Second-quarter FDIC data also shows that Arkansas banks are continuing to add new workers to payrolls even as Arkansas’ unemployment rate neared in all-time low of 3.4% going into the second half of 2019. Altogether, there were 22,983 full-time employees at Arkansas banks at the end of the second quarter, up 945 from the previous year.
PROBLEM BANK LIST
Other key highlights from the FDIC’s quarterly review of the nation’s banking sector was that the FDIC’s “Problem Bank List” declined from 59 to 56 nationwide during the second quarter, the lowest number of problem banks since the first quarter 2007. Total assets of problem banks increased from $46.7 billion to $48.5 billion. In the first six months of 2019, five new banks opened, 60 institutions were absorbed through merger transactions, and one institution failed.
Other key first-quarter benchmarks for the nation’s banking industry showed that net income for community banks rose 8.1% from a year ago. The 4,873 insured institutions identified as community banks reported net income of $6.9 billion in the second quarter, up $522.7 million from a year ago.
Total loan and lease balances in the second quarter increased by $15.2 billion or 1.5% over the previous quarter. Growth among major loan categories was led by consumer loans and credit card balances that grew by $42.2 billion, or 2.5%, and resident mortgages that rose slightly by 1.8% or $38.3 billion. Total loan and lease balances rose by 4.1% from the first quarter, with commercial and industrial loans registering the largest increase from a year ago at 5.9% or a robust $142.7 billion.
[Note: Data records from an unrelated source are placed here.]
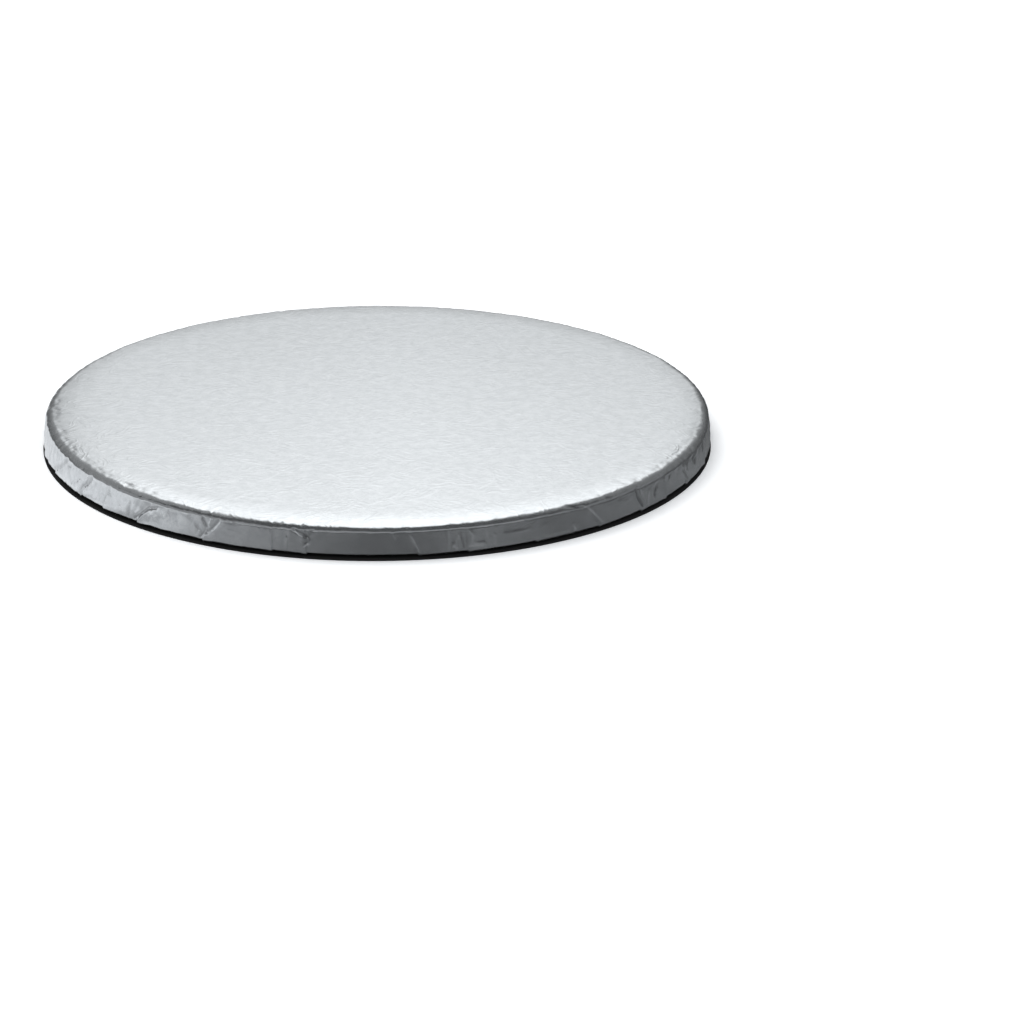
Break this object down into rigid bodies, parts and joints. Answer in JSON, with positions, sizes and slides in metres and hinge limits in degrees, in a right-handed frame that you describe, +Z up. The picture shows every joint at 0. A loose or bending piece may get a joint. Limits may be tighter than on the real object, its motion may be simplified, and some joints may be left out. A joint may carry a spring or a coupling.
{
  "type": "cake board",
  "caption": "Thick round cake board wrapped in silver foil, with a pleated edge and a paper-covered underside, for carrying and displaying a cake.",
  "frame": {"origin": "centre of the underside, on the surface the board rests on", "axes": "+Z up, out of the face that the cake stands on; -Y towards the side that the picture looks from"},
  "size_m": [0.2537, 0.2538, 0.0125],
  "materials": {
    "foil": "satin silver foil with a fine embossed pattern, creased and pleated round the edge",
    "base_paper": "plain matt paper glued over the underside"
  },
  "bodies": {
    "root": {"cake_board": "foil"}
  },
  "joints": []
}
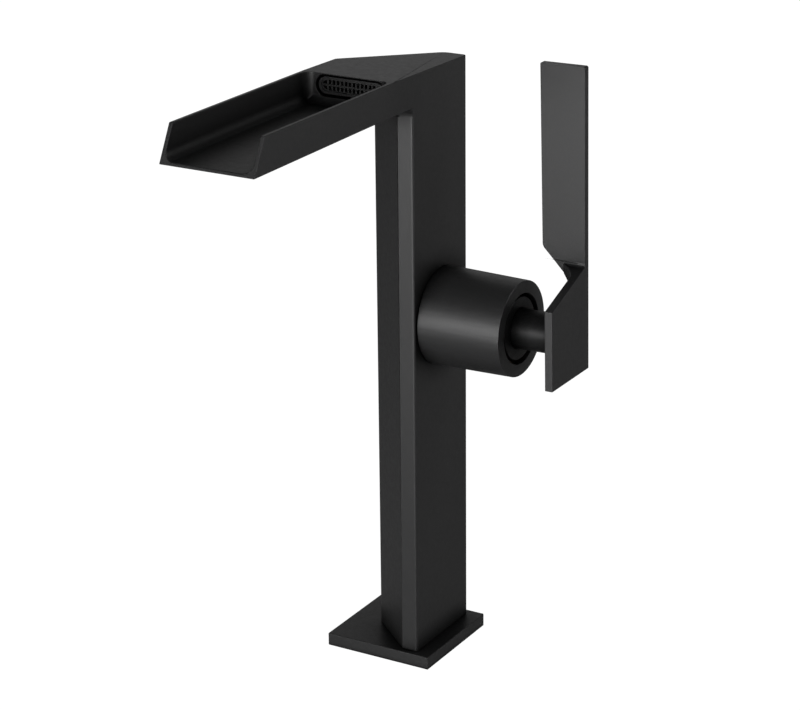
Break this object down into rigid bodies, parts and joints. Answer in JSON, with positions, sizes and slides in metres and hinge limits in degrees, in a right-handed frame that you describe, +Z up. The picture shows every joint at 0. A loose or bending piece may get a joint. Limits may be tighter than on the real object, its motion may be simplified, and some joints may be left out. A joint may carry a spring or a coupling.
{
  "type": "waterfall basin mixer",
  "caption": "Tall black basin mixer with a wedge shaped column, open trough spout, slotted outlet and a side valve with a folded blade lever.",
  "frame": {"origin": "middle of the base plate's underside, on the deck", "axes": "+Z up along the column, the spout points to -Y, the valve to +X"},
  "size_m": [0.1206, 0.1882, 0.3039],
  "materials": {
    "painted_black": "matte powder coat",
    "black_rubber": "matte",
    "brass": "machined",
    "steel": "satin",
    "black_plastic": "matte",
    "white_plastic": "matte",
    "blue_plastic": "matte",
    "red_plastic": "matte",
    "ceramic": "polished ceramic"
  },
  "bodies": {
    "fixed": {"body": "painted_black", "base_plate": "painted_black", "deck_gasket": "black_rubber", "foot_block": "brass", "plate_screws": "steel", "cold_tube": "brass", "hot_tube": "brass", "tube_seals": "black_rubber", "outlet_gasket": "black_rubber", "outlet_frame": "black_plastic", "outlet_grid": "black_plastic", "valve_sleeve": "painted_black", "sleeve_ring": "black_rubber", "retaining_nut": "brass", "port_seals": "black_rubber", "cartridge_base": "white_plastic", "base_seal": "black_rubber", "cartridge_housing": "white_plastic", "fixed_disc": "ceramic", "glide_ring": "white_plastic", "limit_ring": "red_plastic"},
    "guide": {"stem_guide": "black_plastic", "stem_pin": "steel"},
    "plate": {"moving_disc": "ceramic", "disc_holder": "blue_plastic"},
    "handle": {"valve_stem": "brass", "lever_cap": "painted_black", "lever": "painted_black", "grub_screw": "steel", "screw_plug": "black_rubber"}
  },
  "joints": [
    {"name": "temperature_turn", "type": "hinge", "parent": "fixed", "child": "guide", "pos_m": [0.051, 0, 0.1769], "axis": [1, 0, 0], "range_deg": [-45, 45]},
    {"name": "lever_tilt", "type": "hinge", "parent": "guide", "child": "handle", "pos_m": [0.051, 0, 0.1769], "axis": [0, 1, 0], "range_deg": [0, 23.96]},
    {"name": "disc_slide", "type": "slide", "parent": "guide", "child": "plate", "axis": [0, 0, 1], "range_m": [0, 0.0048]}
  ],
  "couplings": [
    {"joint": "disc_slide", "follows": "lever_tilt", "m_per_rad": 0.0107}
  ]
}
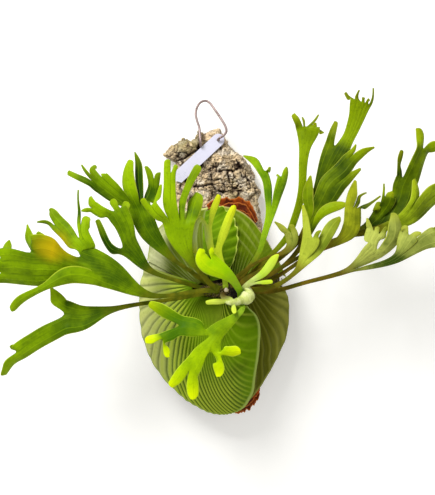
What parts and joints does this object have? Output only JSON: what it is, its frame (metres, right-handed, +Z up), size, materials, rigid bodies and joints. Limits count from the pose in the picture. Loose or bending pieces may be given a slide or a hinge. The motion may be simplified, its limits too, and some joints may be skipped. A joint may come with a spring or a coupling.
{
  "type": "mounted staghorn fern",
  "caption": "Staghorn fern with forked fronds and domed shield fronds, growing on a cork bark slab that hangs on the wall from a bent wire bail.",
  "frame": {"origin": "on the bark slab's flat back, which is the wall plane, level with the middle of the plant", "axes": "+Z up, -Y out from the wall towards the viewer, +X to the viewer's right along the plant's widest spread"},
  "size_m": [0.5976, 0.2078, 0.4327],
  "materials": {
    "bark": "rough cracked cork bark",
    "wire": "plastic coated, satin",
    "label": "plain matt strip",
    "roots": "matted roots and moss",
    "crown": "dark scaly rhizome",
    "bud": "pale felted curl",
    "old_shield": "dry, rust brown",
    "shield_olive": "matt, ribbed",
    "shield_green": "matt, ribbed, pale ribs",
    "shield_pale": "matt, pale grey green felt",
    "frond_green": "satin, fine felt",
    "frond_olive": "satin, fine felt",
    "frond_young": "satin, tender"
  },
  "bodies": {
    "root": {"bark_slab": "bark", "hanger_wire": "wire", "label": "label", "root_ball": "roots", "crown": "crown", "crown_bud": "bud", "shield_old_upper": "old_shield", "shield_old_lower": "old_shield", "shield_lower_right": "shield_olive", "shield_left": "shield_green", "shield_upper_left": "shield_pale", "shield_upper_right": "shield_green", "shield_frill": "shield_green", "left_low": "frond_green", "left_broad": "frond_green", "left_middle": "frond_green", "left_high": "frond_green", "left_front": "frond_green", "right_inner": "frond_olive", "right_tall": "frond_olive", "right_high": "frond_olive", "right_dark": "frond_olive", "right_near": "frond_olive", "right_small": "frond_olive", "right_low": "frond_olive", "right_mid": "frond_olive", "right_far": "frond_olive", "right_back": "frond_olive", "young_lime": "frond_young", "young_fork": "frond_young", "young_left": "frond_young", "young_right": "frond_young", "front_hanging": "frond_young"}
  },
  "joints": []
}
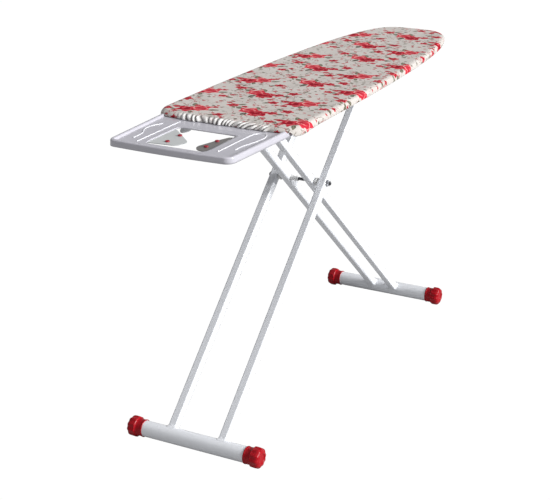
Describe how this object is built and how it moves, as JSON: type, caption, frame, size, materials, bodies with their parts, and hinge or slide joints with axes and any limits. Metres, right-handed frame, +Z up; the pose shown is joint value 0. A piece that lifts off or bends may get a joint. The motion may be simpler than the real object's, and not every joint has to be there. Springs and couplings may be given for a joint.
{
  "type": "ironing board",
  "caption": "Folding ironing board with a padded cotton top, a plastic iron tray with a cut-out, crossed white tube legs and red foot caps.",
  "frame": {"origin": "middle of the object's length and width, on the floor the foot caps stand on", "axes": "+X from the iron tray to the nose of the board, +Y across the board to the left of that direction, +Z up"},
  "size_m": [1.376, 0.39, 0.802],
  "materials": {
    "panel": "satin grey-white coat",
    "steel_white": "glossy white powder coat",
    "felt": "soft grey felt",
    "cotton": "printed cotton, off-white ground with red roses",
    "tray_plastic": "glossy pale lilac grey",
    "lobe_plastic": "pale grey",
    "red_silicone": "red silicone",
    "zinc": "zinc plated",
    "dark_steel": "dark plated",
    "black_plastic": "black",
    "white_nylon": "white nylon",
    "red_plastic": "glossy red"
  },
  "bodies": {
    "board": {"top_panel": "panel", "rim_left": "panel", "rim_right": "panel", "rib_left": "steel_white", "rib_right": "steel_white", "pad": "felt", "cover": "cotton", "iron_tray": "tray_plastic", "rest_lobe_left": "lobe_plastic", "rest_lobe_right": "lobe_plastic", "rest_stud_1": "red_silicone", "rest_stud_2": "red_silicone", "rest_stud_3": "red_silicone", "rest_stud_4": "red_silicone", "tray_arm_left": "steel_white", "tray_arm_right": "steel_white", "tray_screw_1": "zinc", "tray_screw_2": "zinc", "tray_screw_3": "zinc", "tray_screw_4": "zinc", "arm_rivet_1": "zinc", "arm_rivet_2": "zinc", "arm_rivet_3": "zinc", "arm_rivet_4": "zinc", "pivot_bracket_left": "steel_white", "pivot_bracket_right": "steel_white", "slide_rail_left": "steel_white", "slide_rail_right": "steel_white", "lever_bracket": "zinc", "lever_guide": "zinc", "lever_spring": "dark_steel"},
    "lever": {"lever_plate": "zinc", "lever_rod": "zinc", "lever_grip": "red_plastic"},
    "inner_frame": {"inner_tube_left": "steel_white", "inner_tube_right": "steel_white", "inner_pivot_rod": "zinc", "rod_cap_left": "black_plastic", "rod_cap_right": "black_plastic", "inner_foot_bar": "steel_white", "inner_foot_cap_left": "red_plastic", "inner_foot_cap_right": "red_plastic", "scissor_axle": "dark_steel", "axle_sleeve": "white_nylon", "axle_spacer_left": "white_nylon", "axle_spacer_right": "white_nylon", "axle_washer": "zinc", "axle_nut": "zinc"},
    "outer_frame": {"outer_tube_left": "steel_white", "outer_tube_right": "steel_white", "outer_slide_bar": "zinc", "slide_bush_left": "black_plastic", "slide_bush_right": "black_plastic", "outer_foot_bar": "steel_white", "outer_foot_cap_left": "red_plastic", "outer_foot_cap_right": "red_plastic"}
  },
  "joints": [
    {"name": "leg_fold", "type": "hinge", "parent": "board", "child": "inner_frame", "pos_m": [-0.30771, 0, 0.765], "axis": [0, -1, 0], "range_deg": [0, 41.5]},
    {"name": "scissor", "type": "hinge", "parent": "inner_frame", "child": "outer_frame", "pos_m": [-0.072, 0, 0.5433], "axis": [0, 1, 0], "range_deg": [0, 83]},
    {"name": "height_lever", "type": "hinge", "parent": "board", "child": "lever", "pos_m": [0.37147, 0, 0.7805], "axis": [0, -1, 0], "range_deg": [-3.5, 1.5], "stiffness_Nm_per_rad": 12}
  ],
  "couplings": [
    {"joint": "scissor", "follows": "leg_fold", "ratio": 2}
  ]
}
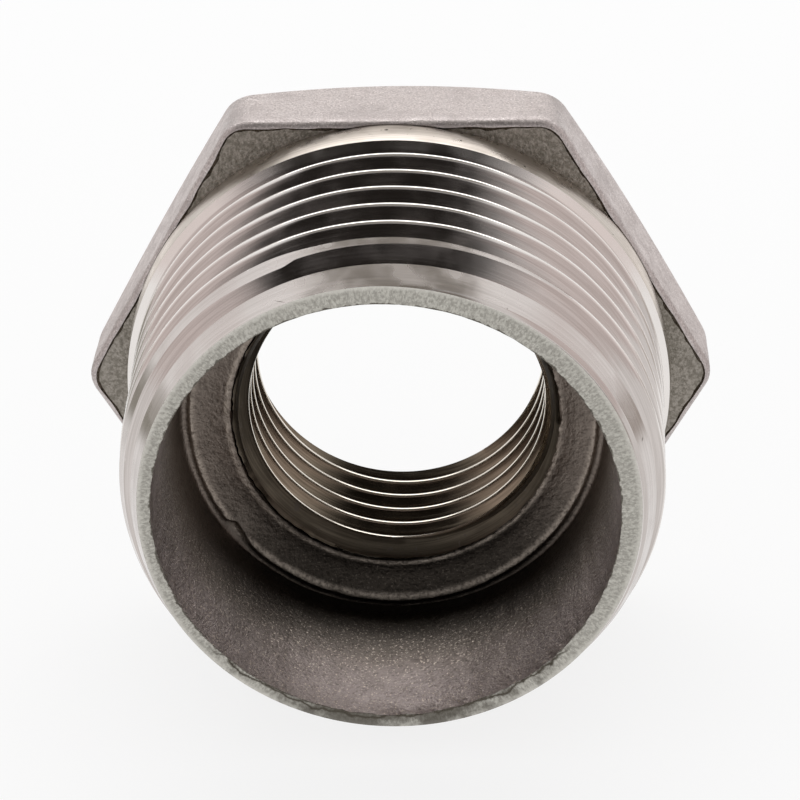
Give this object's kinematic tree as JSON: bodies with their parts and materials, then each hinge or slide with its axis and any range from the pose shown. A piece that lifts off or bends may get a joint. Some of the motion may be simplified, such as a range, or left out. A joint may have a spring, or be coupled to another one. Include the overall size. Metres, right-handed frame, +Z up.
{
  "type": "hex bushing",
  "caption": "Cast stainless reducing hex bushing: hex head, taper male threaded shank with a cored cavity in its end, and a smaller female threaded bore through the hex.",
  "frame": {"origin": "centre of the overall length, on the plane that the lower spanner flat rests on", "axes": "Y along the bushing's axis, +Y out of the hex end and -Y out of the male end; +Z up, square to the lower and upper spanner flats; X across the hex corners"},
  "size_m": [0.0398, 0.0244, 0.035],
  "materials": {
    "cast_stainless": "sandblasted casting with bright turned threads and faces"
  },
  "bodies": {
    "root": {"hex_bushing": "cast_stainless"}
  },
  "joints": []
}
The Deposit Insurance Fund (DIF) balance rose by $2.6 billion from the end of the first quarter to $107.4 billion. The increase was mainly driven by assessment income, interest income, but unrealized gains on securities held by the fund and a reduction in losses from past failures made considerable contributions. The reserve ratio increased by 4 basis points from the previous quarter to 1.4%.